Reinforcement Learning¶
In the previous sections, we have introduced data-based learning, where we are given a dataset \(\{\mathbf{x}_i\}\) for training. Depending on whether we are given labels \(y_i\) with each data point, we have further divided our learning task as either being supervised or unsupervised, respectively. The aim of machine learning is then to classify unseen data (supervised), or extract useful information from the data and generate new data resembling the data in the given dataset (unsupervised). However, the concept of learning as commonly understood certainly encompasses other forms of learning that are not falling into these data-driven categories.
An example for a form of learning not obviously covered by supervised or unsupervised learning is learning how to walk: in particular, a child that learns how to walk does not first collect data on all possible ways of successfully walking to extract rules on how to walk best. Rather, the child performs an action, sees what happens, and then adjusts their actions accordingly. This kind of learning thus happens best ‘on-the-fly’, in other words while performing the attempted task. Reinforcement learning formalizes this different kind of learning and introduces suitable (computational) methods.
As we will explain in the following, the framework of reinforcement learning considers an agent, that interacts with an environment through actions, which, on the one hand, changes the state of the agent and on the other hand, leads to a reward. Whereas we tried to minimize a loss function in the previous sections, the main goal of reinforcement learning is to maximize this reward by learning an appropriate policy. One way of reformulating this task is to find a value function, which associates to each state (or state-action pair) a value, or expected total reward. Note that, importantly, to perform our learning task we do not require knowledge, a model, of the environment. All that is needed is feedback to our actions in the form of a reward signal and a new state. We stress again that we study in the following methods that learn at each time step. One could also devise methods, where an agent tries a policy many times and judges only the final outcome.

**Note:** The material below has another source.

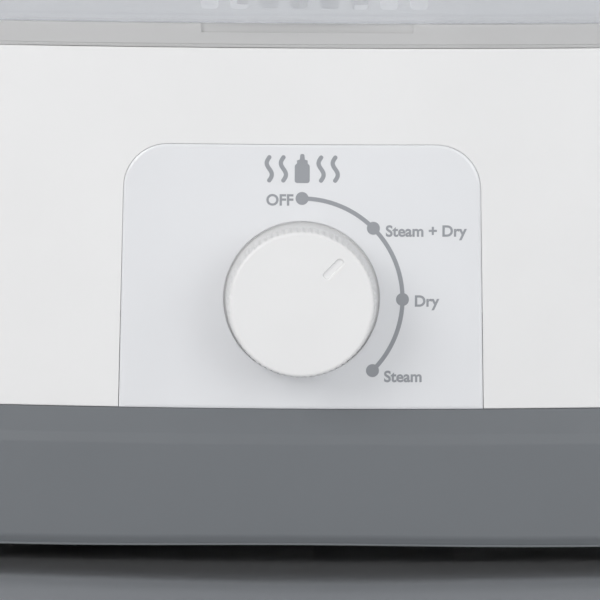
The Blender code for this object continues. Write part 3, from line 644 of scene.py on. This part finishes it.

The framework of reinforcement learning is very powerful and versatile. Examples include:
We can train a robot to perform a task, such as using an arm to collect samples. The state of the agent is the position of the robot arm, the actions move the arm, and the agent receives a reward for each sample collected.
We can use reinforcement learning to optimize experiments, such as chemical reactions. In this case, the state contains the experimental conditions, such as temperature, solvent composition, or pH and the actions are all possible ways of changing these state variables. The reward is a function of the yield, the purity, or the cost. Note that reinforcement learning can be used at several levels of this process: While one agent might be trained to target the experimental conditions directly, another agent could be trained to reach the target temperature by adjusting the current running through a heating element.
We can train an agent to play a game, with the state being the current state of the game and a reward is received once for winning. The most famous example for such an agent is Google’s AlphaGo, which outperforms humans in the game of Go. A possible way of applying reinforcement learning in the sciences is to phrase a problem as a game. An example, where such rephrasing was successfully applied, is error correction for (topological) quantum computers.
In the following, we will use a toy example to illustrate the concepts introduced: We want to train an agent to help us with the plants in our lab: in particular, the state of the agent is the water level. The agent can turn on and off a growth lamp and it can send us a message if we need to show up to water the plants. Obviously, we would like to optimize the growth of the plants and not have them die.
As a full discussion of reinforcement learning goes well beyond the scope of this lecture, we will focus in the following on the main ideas and terminology with no claim of completeness.